The world of healthcare and insurance can be complicated for patients to navigate. And now, even the simplest of copays is causing confusion among a growing number of consumers.
The Action News Troubleshooters are trying to clarify some copay confusion.
More and more patients are getting charged a copay for an exam they think is free.
Andie Blizzard of Gloucester Township, New Jersey says for her annual GYN exam, there's usually no copay.
"Go in there, have your annual once a year, no copay," Andie said.
That is pretty standard.
But Andie received a bill for a $50 copay after her annual women's wellness exam in January.
"And I was totally blown away by that and confused," Andie said.
Andie's sister-in-law, Sharon Blizzard, has different insurance and went to a different doctor, but was billed $40 for her yearly wellness exam.
Sharon Blizzard says they billed her for a sick visit.
Their doctor's offices did give them an explanation.
"It's because you asked a question," Sharon said.
Yes, both women were charged a copay for asking a question outside of the realm of their wellness visit.
"I went, 'What? You're kidding me, right?'" Sharon said.
This was no joke. And it's happening to many patients.
Andie took to Facebook and was surprised by how many friends shared similar experiences with other doctors and insurance companies, some complaining about their children's pediatrician.
"That they are going for a wellness exam and being charged, it adds up, $50 here, $50 there, $50 here, and the bottom line is I'm paying a lot of money for my premium," Andie said.
No matter your doctor, no matter your insurance company, whether private or through the Affordable Care Act, this could happen to you.
"If you go into a more detailed conversation about a specific problem that may move the visit from more of a preventive one to a medical office visit," Dr. Raffi Terzian of HealthAdvocate said.
Andie and Sharon Blizzard were charged by two different Advocare clinics.
The company does have patients sign a form before wellness exams saying, "if an abnormality is encountered or a pre-existing problem is addressed...an additional office visit procedure will also be reported to your insurance carrier... you may be responsible for an additional copayment or deductible... we must conform to the realities of medical in today's environment.
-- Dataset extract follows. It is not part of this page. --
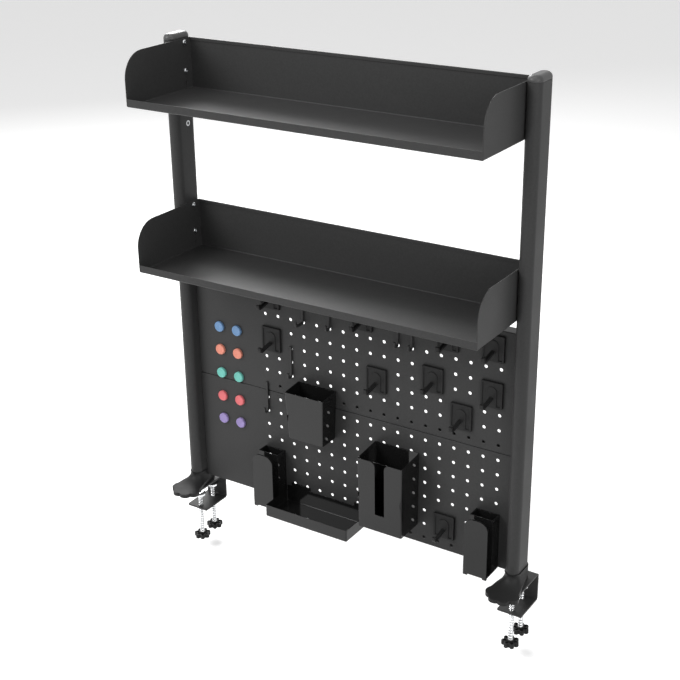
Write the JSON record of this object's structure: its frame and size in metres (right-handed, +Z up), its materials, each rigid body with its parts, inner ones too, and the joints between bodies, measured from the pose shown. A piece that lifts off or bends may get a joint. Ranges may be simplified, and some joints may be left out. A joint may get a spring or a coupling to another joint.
{
  "type": "desk-edge organizer rack with pegboard",
  "caption": "Desk-clamped rack with oval posts, open shelves and a pegboard that carries cups, a tray, holders, hooks and round magnets.",
  "frame": {"origin": "on the desk surface, midway between the two clamps, in the plane of the pegboard's front face", "axes": "+X to the user's right, +Y away from the user, +Z up"},
  "size_m": [0.6714, 0.1771, 0.904],
  "materials": {
    "powder_coat": "satin",
    "black_plastic": "matte",
    "chrome": "polished",
    "zinc": "bright",
    "magnet_blue": "satin",
    "magnet_peach": "satin",
    "magnet_mint": "satin",
    "magnet_coral": "satin",
    "magnet_lavender": "satin"
  },
  "bodies": {
    "frame": {"base_plug_left": "black_plastic", "base_plug_right": "black_plastic", "base_screws": "zinc", "board_screws": "zinc", "clamp_bracket_left": "powder_coat", "clamp_bracket_right": "powder_coat", "foot_left": "black_plastic", "foot_right": "black_plastic", "long_hook": "powder_coat", "magnets_blue": "magnet_blue", "magnets_coral": "magnet_coral", "magnets_lavender": "magnet_lavender", "magnets_mint": "magnet_mint", "magnets_peach": "magnet_peach", "pegboard_lower": "powder_coat", "pegboard_upper": "powder_coat", "plate_hook_1": "black_plastic", "plate_hook_10": "black_plastic", "plate_hook_2": "black_plastic", "plate_hook_3": "black_plastic", "plate_hook_4": "black_plastic", "plate_hook_5": "black_plastic", "plate_hook_6": "black_plastic", "plate_hook_7": "black_plastic", "plate_hook_8": "black_plastic", "plate_hook_9": "black_plastic", "post_cap_left": "black_plastic", "post_cap_right": "black_plastic", "post_left": "powder_coat", "post_right": "powder_coat", "shelf_middle": "powder_coat", "shelf_screws": "zinc", "shelf_top": "powder_coat", "slim_hook_1": "powder_coat", "slim_hook_2": "powder_coat", "slim_hook_3": "powder_coat", "slim_hook_4": "powder_coat", "slim_hook_5": "powder_coat", "threaded_inserts": "zinc"},
    "pad_left_front": {"clamp_pad_left_front": "chrome"},
    "screw_left_front": {"clamp_rod_left_front": "chrome", "star_knob_left_front": "black_plastic"},
    "pad_left_rear": {"clamp_pad_left_rear": "chrome"},
    "screw_left_rear": {"clamp_rod_left_rear": "chrome", "star_knob_left_rear": "black_plastic"},
    "pad_right_front": {"clamp_pad_right_front": "chrome"},
    "screw_right_front": {"clamp_rod_right_front": "chrome", "star_knob_right_front": "black_plastic"},
    "pad_right_rear": {"clamp_pad_right_rear": "chrome"},
    "screw_right_rear": {"clamp_rod_right_rear": "chrome", "star_knob_right_rear": "black_plastic"},
    "pen_cup_off": {"pen_cup": "powder_coat"},
    "slotted_cup_off": {"slotted_cup": "powder_coat"},
    "tray_off": {"tray": "powder_coat"},
    "holder_left_off": {"holder_left": "black_plastic"},
    "holder_right_off": {"holder_right": "black_plastic"}
  },
  "joints": [
    {"name": "pad_left_front_slide", "type": "slide", "parent": "frame", "child": "pad_left_front", "axis": [0, 0, 1], "range_m": [-0.016, 0.0195]},
    {"name": "screw_left_front_turn", "type": "hinge", "parent": "pad_left_front", "child": "screw_left_front", "pos_m": [-0.30825, -0.009, -0.06], "axis": [0, 0, 1], "range_deg": [-4636.8, 5644.8]},
    {"name": "pad_left_rear_slide", "type": "slide", "parent": "frame", "child": "pad_left_rear", "axis": [0, 0, 1], "range_m": [-0.019, 0.0165]},
    {"name": "screw_left_rear_turn", "type": "hinge", "parent": "pad_left_rear", "child": "screw_left_rear", "pos_m": [-0.30825, 0.027, -0.06], "axis": [0, 0, 1], "range_deg": [-5500.8, 4780.8]},
    {"name": "pad_right_front_slide", "type": "slide", "parent": "frame", "child": "pad_right_front", "axis": [0, 0, 1], "range_m": [-0.016, 0.0195]},
    {"name": "screw_right_front_turn", "type": "hinge", "parent": "pad_right_front", "child": "screw_right_front", "pos_m": [0.30825, -0.009, -0.06], "axis": [0, 0, 1], "range_deg": [-4636.8, 5644.8]},
    {"name": "pad_right_rear_slide", "type": "slide", "parent": "frame", "child": "pad_right_rear", "axis": [0, 0, 1], "range_m": [-0.019, 0.0165]},
    {"name": "screw_right_rear_turn", "type": "hinge", "parent": "pad_right_rear", "child": "screw_right_rear", "pos_m": [0.30825, 0.027, -0.06], "axis": [0, 0, 1], "range_deg": [-5500.8, 4780.8]},
    {"name": "pen_cup_pull_off", "type": "slide", "parent": "frame", "child": "pen_cup_off", "axis": [0, -1, 0], "range_m": [0, 0.04]},
    {"name": "slotted_cup_pull_off", "type": "slide", "parent": "frame", "child": "slotted_cup_off", "axis": [0, -1, 0], "range_m": [0, 0.04]},
    {"name": "tray_pull_off", "type": "slide", "parent": "frame", "child": "tray_off", "axis": [0, -1, 0], "range_m": [0, 0.04]},
    {"name": "holder_left_pull_off", "type": "slide", "parent": "frame", "child": "holder_left_off", "axis": [0, -1, 0], "range_m": [0, 0.04]},
    {"name": "holder_right_pull_off", "type": "slide", "parent": "frame", "child": "holder_right_off", "axis": [0, -1, 0], "range_m": [0, 0.04]}
  ],
  "couplings": [
    {"joint": "screw_left_front_turn", "follows": "pad_left_front_slide", "rad_per_m": 5026.5},
    {"joint": "screw_left_rear_turn", "follows": "pad_left_rear_slide", "rad_per_m": 5026.5},
    {"joint": "screw_right_front_turn", "follows": "pad_right_front_slide", "rad_per_m": 5026.5},
    {"joint": "screw_right_rear_turn", "follows": "pad_right_rear_slide", "rad_per_m": 5026.5}
  ]
}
If we do not conform, we could be cited negatively by our insurers."
"I just don't think it's right," Sharon said.
"Or the doctor needs to be honest enough to stop you during the consultation and say you're stepping out of the realm," Andie said.
These women admit they didn't pay close attention to the form they signed, but also say they asked questions that took only seconds to answer and required no further testing, evaluation, or follow-up by their primary doctors.
"And now if you're going to start charging us in the back door, I have a problem with that," Andie said.
Andie Blizzard is concerned about the long-term health consequences she believes this could have on patients.
"If they think this may happen to them, they're not going to go to the doctor now and the whole point of this is to get women going and taking care of themselves," Andie said.
So what can you do?
"One of the things you can do is you can certainly contact your insurance company to understand how the bill was submitted," Dr. Terzian said.
But because different doctors and different clinics code very differently, it's also important you do call your doctor's office in advance of your wellness visit.
Sharon Blizzard says she'll still see her doctor, but will not just ask questions like before.
"Before I ask a question, I'm going to ask if I'm going to be charged for it," Sharon said.
It may not save you money, but at least it could save you from a surprise.
Also make sure you read any contracts or agreements you sign.
Advocare tells Action News its doctors don't think about coding, but simply how to provide the highest quality of care to its patients. It also says it will reevaluate the copays that Andie and Sharon were charged.